Wanna know reason #8 why I am awesome?

Because 1 day I am going to be nominated and chosen for an Academy Award. You don’t believe me?

Read and learn.

One of my books, probably SC is going to get recognized and made into a screenplay. Then it will go to an independent film festival. Critics will rave about it. Then it will be made into a Motion Picture. There will be controversy.

But, it will receive an Oscar Nod.

And then, I will get all dolled and D will get all G’d up from the feet up … we will walk the red carpet … Tarable and the kids will be in the audience with me …

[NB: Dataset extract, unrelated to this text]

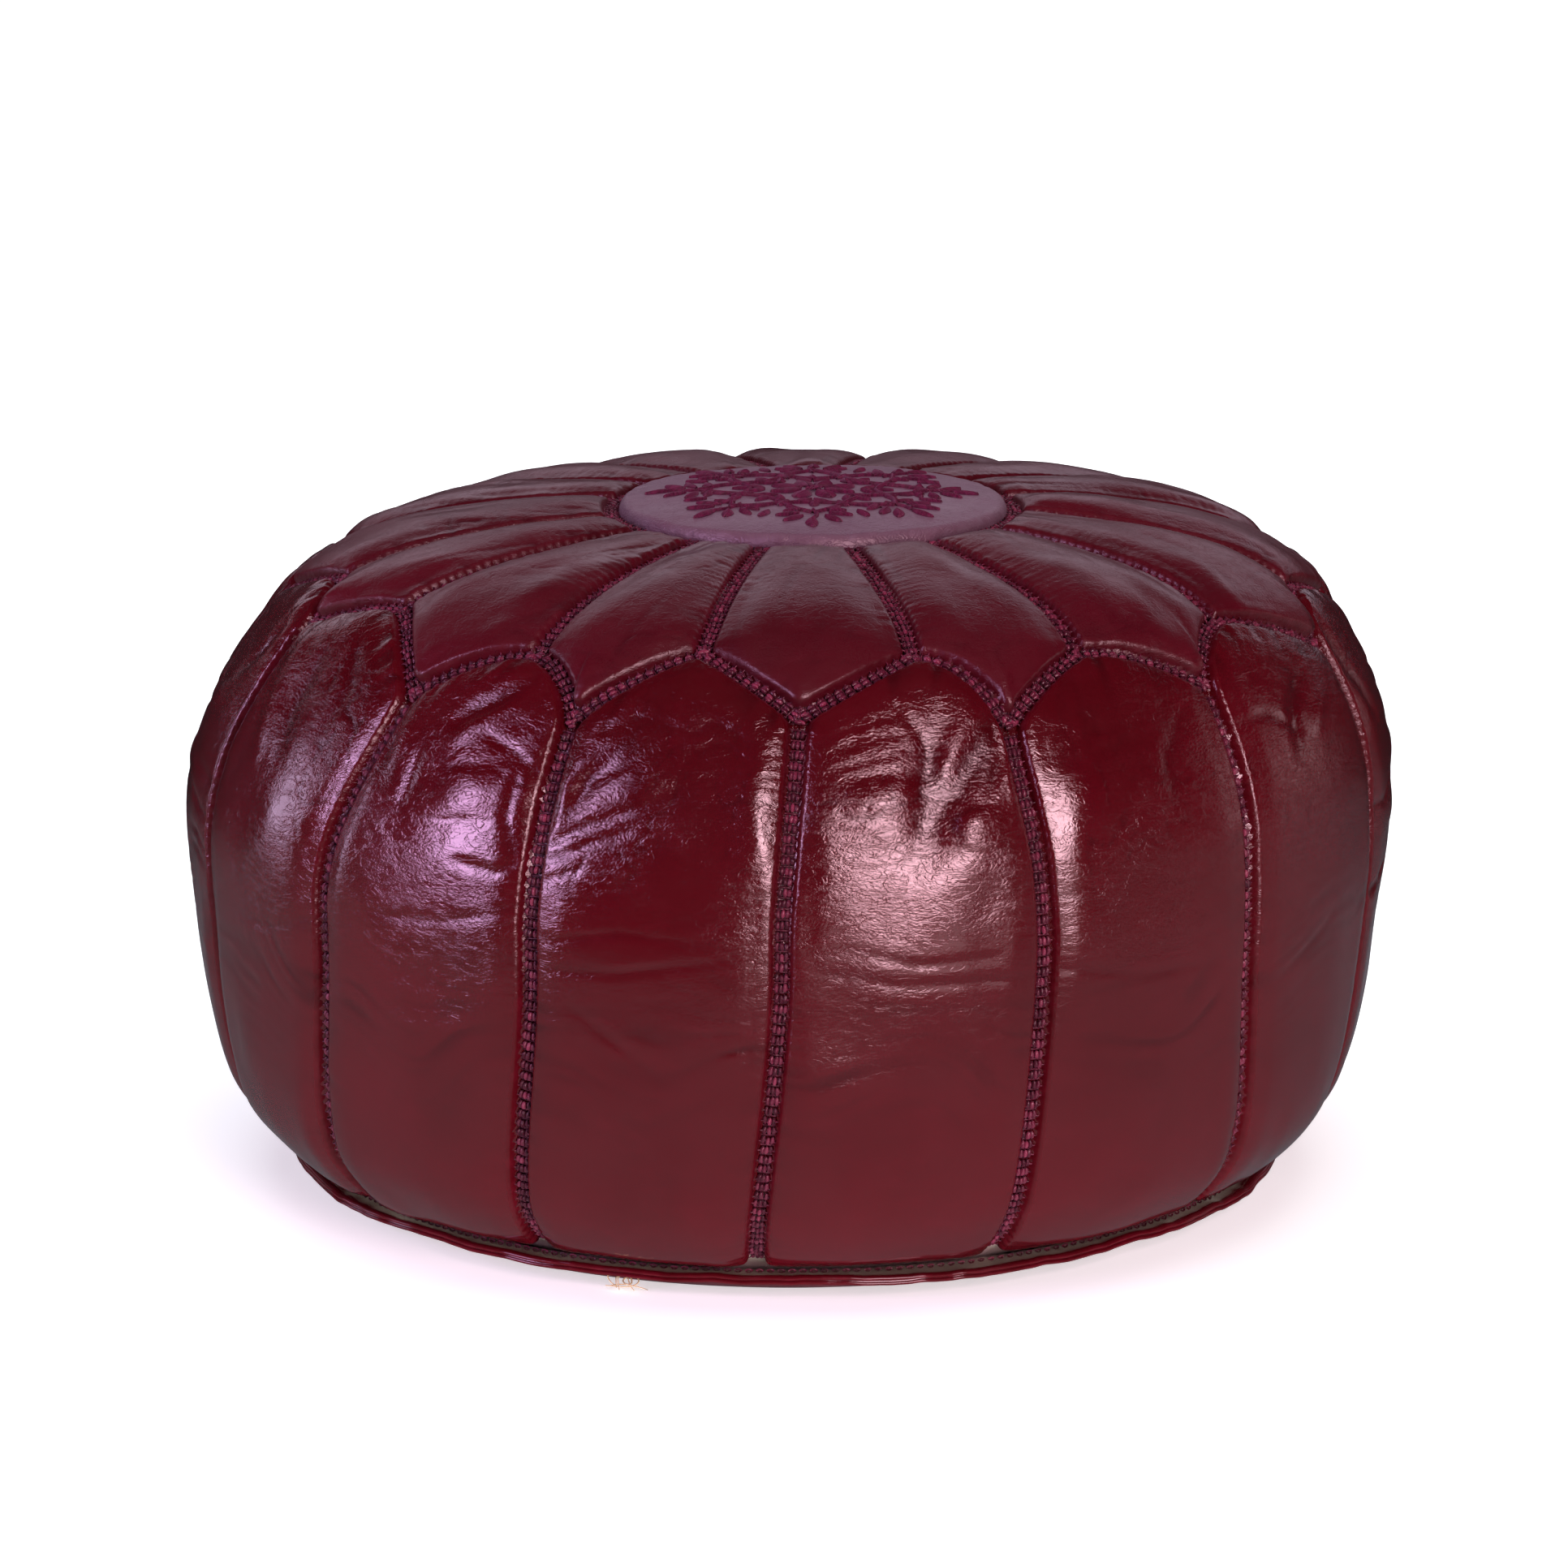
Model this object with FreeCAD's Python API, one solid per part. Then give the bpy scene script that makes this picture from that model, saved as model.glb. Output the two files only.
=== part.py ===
"""Round stuffed leather pouf: sixteen side panels, sixteen kite-shaped top petals and a round medallion,
joined by thick thread braids laid between the leather edges, with a welted base closed by a coil zip.

Frame: millimetres, +Z up, origin on the floor at the middle of the body. The front is -Y.
Angles are measured from the front (-Y) towards +X.
"""
import FreeCAD, Part
import math
import os

V = FreeCAD.Vector

# ---------------------------------------------------------------- driving dimensions (mm, degrees)
N_PANELS = 16                 # panels round the body
PITCH = 360.0 / N_PANELS      # 22.5 degrees
LEATHER = 2.0                 # leather with its paper-board backing
SEAM_DEPTH = 6.0              # how far a seam is drawn in below the crown of the panels
PUFF_WIDTH = 26.0             # distance from the seam over which a panel swells to its crown
BRAID_HALF = 2.75             # half width of a braid
ZIGZAG_HALF = 2.45            # the same along the zigzag, where the seam bends most
BRAID_THICK = 3.4             # thickness of a braid
EDGE_GAP = 3.5                # seam line to leather edge; the braid lies in it, clear of both edges

# crown profile of the body, (radius, height), from the floor contact up to the medallion
PROFILE = [(200.0, 0.0), (207.0, 2.0), (211.5, 5.5), (214.0, 9.5), (222.0, 15.5), (230.0, 22.0), (247.0, 45.0),
           (256.0, 80.0), (260.8, 119.0), (263.6, 158.0), (261.8, 184.0), (256.4, 207.0), (240.5, 238.5),
           (221.3, 262.5), (187.0, 280.6), (150.0, 288.3), (110.0, 292.4), (84.0, 293.6), (60.0, 294.4)]
WELT_POINT = 3                # index of the profile point at the base seam
S_VALLEY = 281.0              # arc position of the zigzag valleys (tops of the side seams)
S_PEAK = 312.5                # arc position of the zigzag peaks (tops of the arches)
RING_R = 88.0                 # radius of the braid ring round the medallion
MEDALLION_R = 84.6
MEDALLION_FLAT_R = 74.0
MEDALLION_TOP = 297.0
MEDALLION_EDGE = 293.2

# the crown of the body sits a little to the +X side of its base
LEAN = [(0.0, 0.0), (150.0, -0.7), (185.0, -0.7), (225.0, 2.0), (262.0, 5.0), (300.0, 7.5), (345.0, 10.0), (600.0, 11.0)]
# Hand-cut panels: how far each seam strays from its even place, in degrees, at the base, half way up and at the
# top of the side seams. The first entry is the seam at the front, and the rest follow towards +X.
SEAM_BASE = [-3.5, 0.0, 6.0, 6.0, 4.5, 3.0, 1.5, 0.0, -1.5, -3.0, -4.5, -6.0, -7.5, -8.0, -8.0, -5.2]
SEAM_MID = [-0.5, 1.0, 2.0, 5.5, 4.5, 3.4, 2.4, 1.5, 0.6, -0.4, -1.2, -2.0, -2.8, -3.3, -2.3, -1.0]
SEAM_TOP = [-0.55, -1.8, 0.7, 3.6, 3.3, 2.8, 2.2, 1.5, 1.0, 0.6, 0.2, -0.4, -1.2, -2.3, 1.4, -1.15]
# the same for the radial seams, which start half a pitch on, at the zigzag and at the medallion
RADIAL_OUT = [0.35, -2.5, -2.4, -0.75, 0.0, 0.5, 1.0, 1.5, 1.5, 1.5, 1.5, 1.5, 1.8, -0.2, 2.35, -1.0]
RADIAL_IN = [-1.2, -1.2, 2.6, 6.0, 8.0, 9.5, 7.5, 2.5, 0.3, -0.8, -3.0, -4.5, 1.5, 1.2, 0.3, -2.6]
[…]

… And the award for “Best Screenplay” goes to : WICKEDCOURTNI !!!!!!!!!!

I just made a believer out of you. In less than 100 words.

Anyway, I will get called up there and I will totally act surprised when really, I knew I was gonna beat out the “competition” in the first place.

See? Surprised.

Anyway. I would act all prepared on the outside but would be freaking the hell out on the inside. But I would have a speech prepared. Not the full 2 minutes, because I know I will stutter and pause and lose my place a couple of times … and God forbid *I* be the one to get the cut off music played when I am not finished speaking.

But I would have to thank people. Important people.

Like The Academy. (Because I heard, if you don’t thank them … you get black balled from EVER receiving a nod again or some shit.)

I would thank the years of sex, some breathtaking … some … well … fucking pathetic.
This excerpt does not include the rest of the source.